East Kent Waspi members join pension protest rally in London

1950's women rally in London highlighting the fight over pension changes Photo Timandra French

Campaigners from Waspi East Kent were among hundreds of purple-clad 1950s women who flocked to London on International Women’s Day (March 8) to highlight their campaign for pension justice.

They joined a rally in Parliament Square organised by 1950s Women United to remind politicians of the fight for compensation which campaigners say is due because of the lack of notice of the increase in their state pension age from 60 to 65. This has since been increased to 66 for both men and women.

In June 2019 the Backto60 campaign group brought a judicial review case to the Divisional Court over the state pension changes affecting some 3.9 million women born in the 1950s.

Photo Timandra French

They were calling for this cohort of women to receive their state pension from the age of 60. The action was supported by other women’s pension rights groups including Waspi (Women against state pension injustice).

Up until 2010 women were eligible for their state pension when they reached the age of 60 but changes have seen this rise with the age at which women qualify for the state pension moving up to 66 for both men and women.

A legal challenge to the way the Government changed the pension age for women was dismissed by the High Court in 2019 with a finding in favour of the government. An appeal brought the following year was also lost.

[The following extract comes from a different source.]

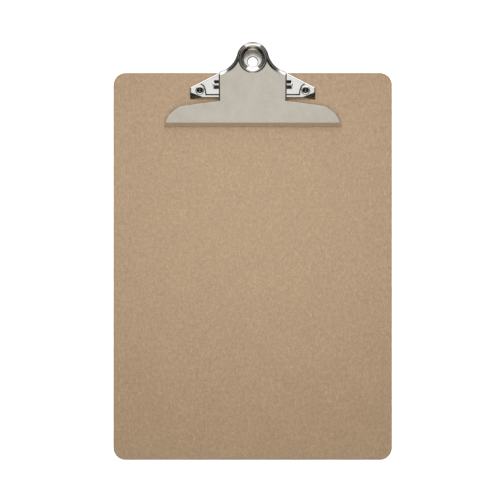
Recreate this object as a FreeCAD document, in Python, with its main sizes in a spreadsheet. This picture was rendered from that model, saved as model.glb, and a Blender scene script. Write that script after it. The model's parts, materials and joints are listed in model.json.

In 2021 the Parliamentary and Health Service Ombudsman (PHSO) ruled that the Department of Work and Pensions had committed maladministration when it failed to give women born in the 1950s adequate notice that they would have to wait several years longer to receive their State Pensions. The Ombudsman’s investigation is continuing.

East Kent Women Against State Pension Injustice (WASPI) members Timandra French and Adrienne Ayres, plus others, braved the weather and train disruption to reach the rally.

Timandra (pictured) said: I wasn’t going to let the snow stop.me. By the time we reached London the snow had turned to rain. We were greeted by a sea of purple brollies in Parliament Square.”

Photo Timandra French

Adrienne (pictured) added: “There was a fantastic crowd of women dressed in purple. It was a brilliant atmosphere and it was great to meet women from all over the country. It’s obvious that women still feel very strongly that we have been mistreated. This rally has made it clear that we won’t give up until we get fair and fast compensation for the lack of notice of the changes to our pension age”.

Fresh legal action to start a Judicial Review was launched by the Women Against State Pension Inequality group on March 3.